(Rows from a 3D modeling dataset)
>>>

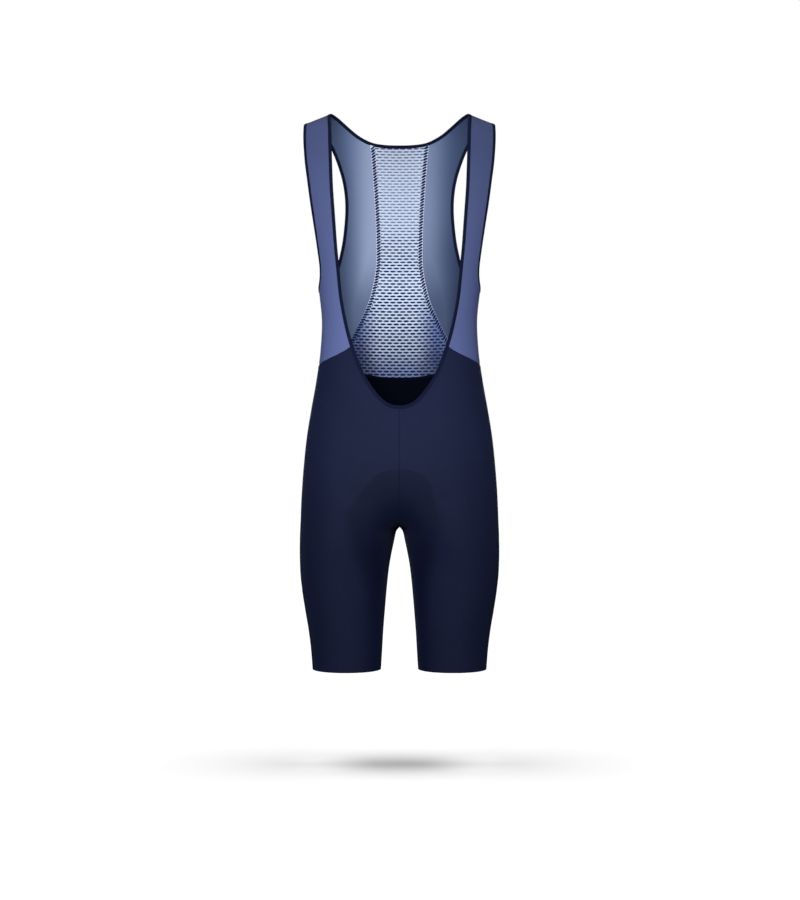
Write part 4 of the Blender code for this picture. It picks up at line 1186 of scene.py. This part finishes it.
def shade_depth(points, side):
    """How far inside the darker patch on the front a point is, and below 0 outside it."""
    drop, across = -points[..., 2], np.abs(points[..., 0])
    lean = 1 + SHADE_LEAN * side * smooth_step((drop - SHADE_LEANS_FROM) / SHADE_LEANS_OVER)
    from_side = shade_half_width(drop) * lean - across
    from_top = (drop - SHADE[0][0]) * SHADE_TOP_SLOPE
    return np.where(points[..., 1] < FRONT_Y, np.minimum(from_side, from_top), OUTSIDE)


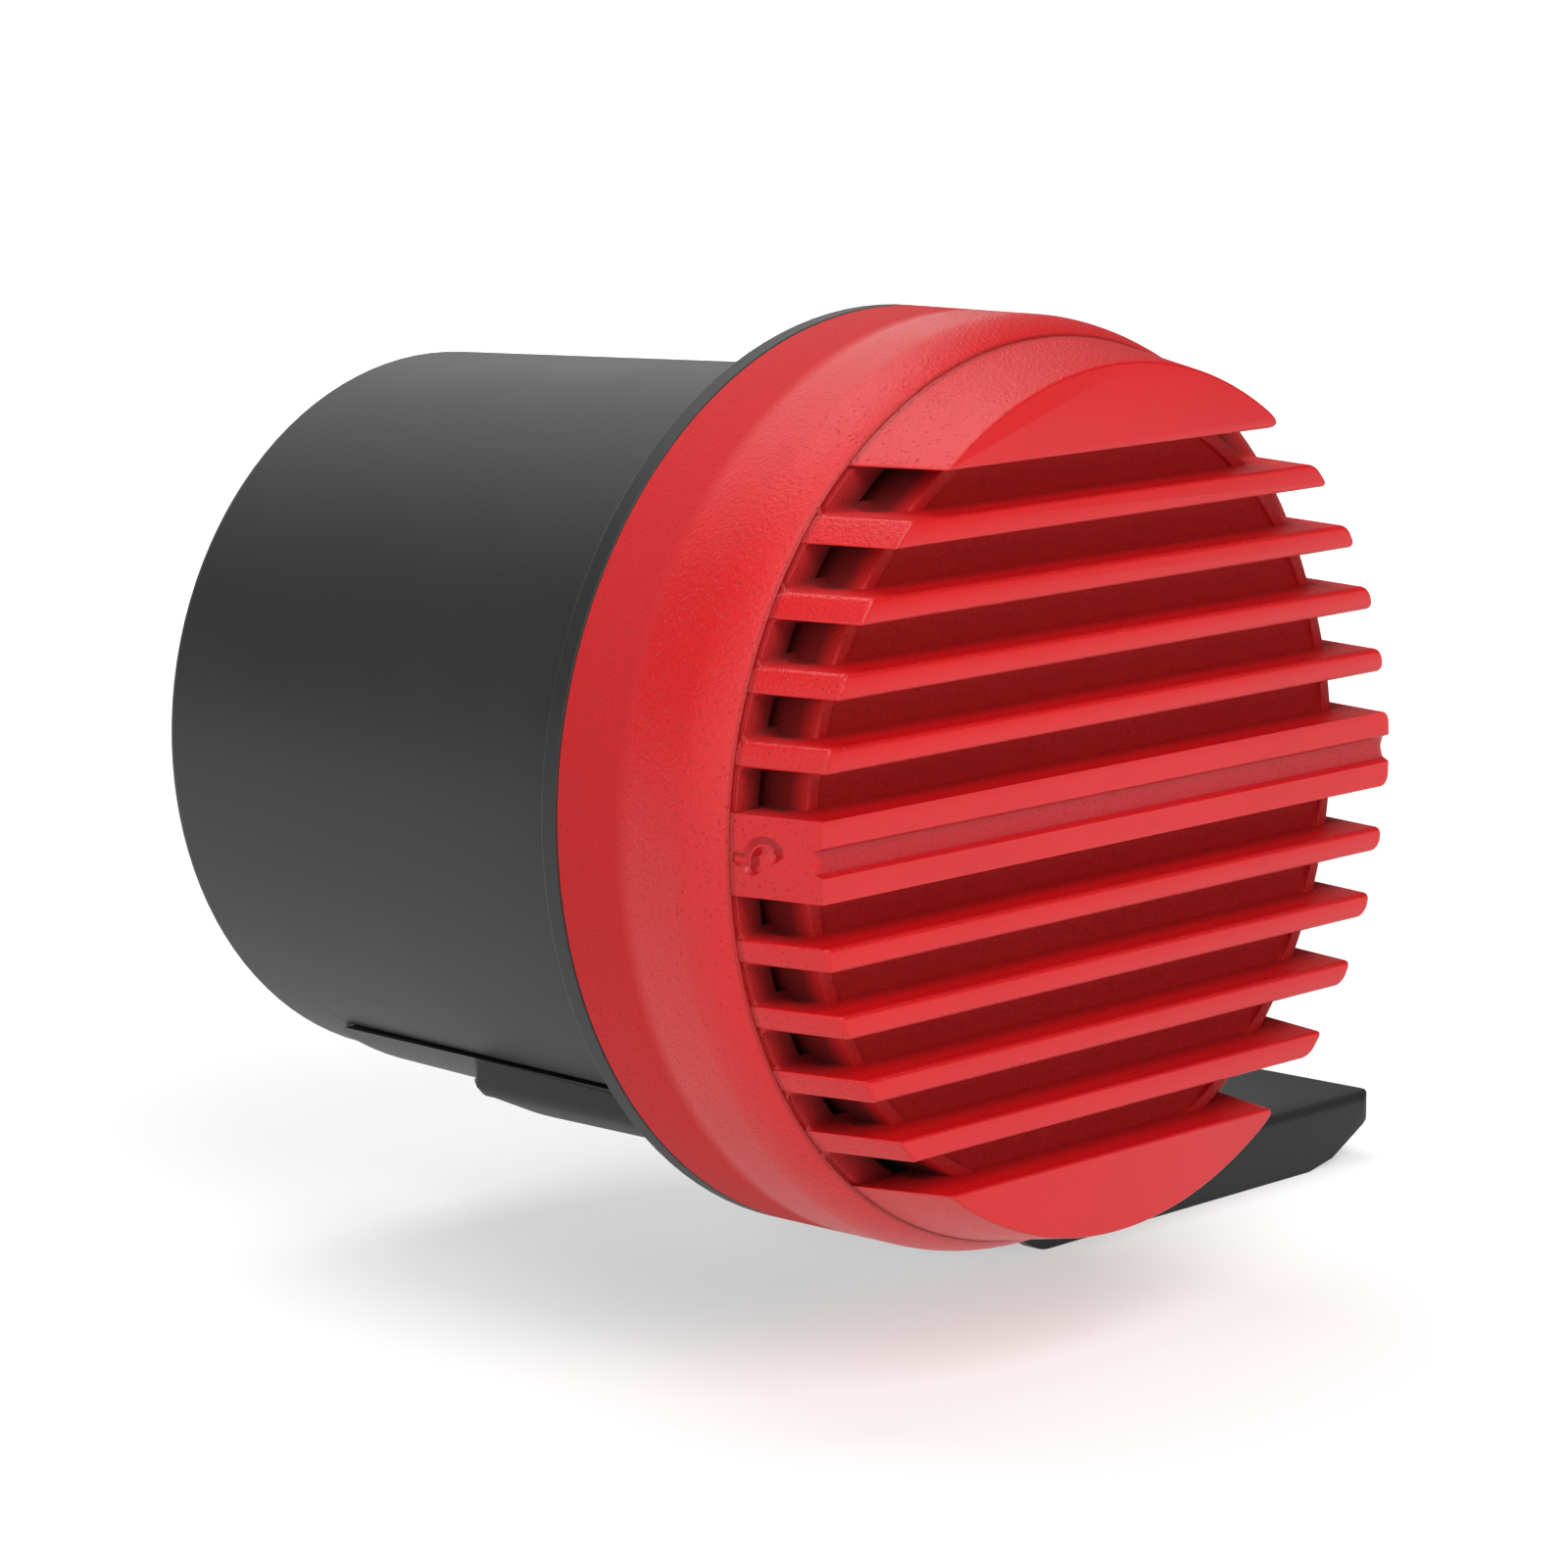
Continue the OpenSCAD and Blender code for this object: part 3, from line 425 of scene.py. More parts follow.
# finishes of the small and the inner parts: colour, second colour, roughness, metallic,
# grain per mm and its depth in mm
plainLooks = {
    "foam": ((0.03, 0.03, 0.03, 1), (0.05, 0.05, 0.05, 1), 0.9, 0, 2.5, 0.08),
    "frame_plastic": ((0.03, 0.03, 0.031, 1), (0.04, 0.04, 0.042, 1), 0.55, 0, 4.0, 0.01),
    "rubber": ((0.02, 0.02, 0.02, 1), (0.032, 0.032, 0.032, 1), 0.75, 0, 3.0, 0.02),
    "cone_film": ((0.05, 0.05, 0.055, 1), (0.07, 0.07, 0.075, 1), 0.35, 0, 1.2, 0.01),
    "ferrite": ((0.08, 0.08, 0.085, 1), (0.11, 0.11, 0.11, 1), 0.6, 0.2, 3.0, 0.02),
    "phenolic": ((0.2, 0.09, 0.03, 1), (0.26, 0.13, 0.05, 1), 0.5, 0, 1.5, 0.02),
    "capacitor_sleeve": ((0.02, 0.025, 0.05, 1), (0.03, 0.035, 0.06, 1), 0.3, 0, 1.0, 0.01),
    "package_black": ((0.025, 0.025, 0.027, 1), (0.04, 0.04, 0.04, 1), 0.5, 0, 5.0, 0.01),
    "resistor_body": ((0.6, 0.48, 0.3, 1), (0.52, 0.4, 0.24, 1), 0.35, 0, 1.0, 0.01),
    "lead_insulation": ((0.3, 0.02, 0.02, 1), (0.36, 0.03, 0.03, 1), 0.4, 0, 1.0, 0.005),
    "board_green": ((0.015, 0.11, 0.05, 1), (0.02, 0.15, 0.07, 1), 0.3, 0, 0.5, 0.01),
    "plated_steel": ((0.5, 0.51, 0.52, 1), (0.42, 0.43, 0.44, 1), 0.35, 1, 2.0, 0.004),
    "zinc_steel": ((0.62, 0.63, 0.64, 1), (0.5, 0.5, 0.5, 1), 0.32, 1, 1.6, 0.004),
}


plainSkin = {
    "grainsPerCloud": 20, "cloudRange": (0.3, 0.7), "cloudTone": 0.6, "grainTone": 0.4,
    "grainRoughness": 0.15, "cloudRoughness": 0.1, "meanRoughness": 0.12,
}


def plainFinish(slot):
    first, second, roughness, metallic, perMm, depthMm = plainLooks[slot]
    finish = Finish(slot.replace("_", " "), Metallic=metallic)
    skin = plainSkin
    grain = finish.noise(perMm, 3, 0.6)
    clouds = finish.noise(perMm / skin["grainsPerCloud"], 2, 0.5)
    tone = clouds.ramp(*skin["cloudRange"]) * skin["cloudTone"] + grain * skin["grainTone"]
    uneven = grain * skin["grainRoughness"] + clouds * skin["cloudRoughness"]
    return finish.drive(Base_Color=finish.blend(tone, first, second),
                        Roughness=uneven + (roughness - skin["meanRoughness"]),
                        Normal=finish.bump(grain, depthMm))


screenLook = {"colour": (0.04, 0.04, 0.042, 1), "gap": (0.004, 0.004, 0.004, 1), "roughness": 0.8,
              "threadsPerMm": 2.4, "threadMm": 0.08}


def wovenScreen(look):
    # two sets of threads that cross, with dark gaps between them
    finish = Finish("woven screen", Roughness=look["roughness"])
    x, y, z = finish.split(finish.place)
    perMm = look["threadsPerMm"]
    threads = (x.wave(perMm) * 0.5 + 0.5).largest(z.wave(perMm) * 0.5 + 0.5)
    return finish.drive(Base_Color=finish.blend(threads, look["gap"], look["colour"]),
                        Normal=finish.bump(threads, look["threadMm"]))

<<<

REQUIREMENTS: Go through the entries and return each line where the word "parts" appears.

OUTPUT OF THE EXERCISE:
Continue the OpenSCAD and Blender code for this object: part 3, from line 425 of scene.py. More parts follow.
# finishes of the small and the inner parts: colour, second colour, roughness, metallic,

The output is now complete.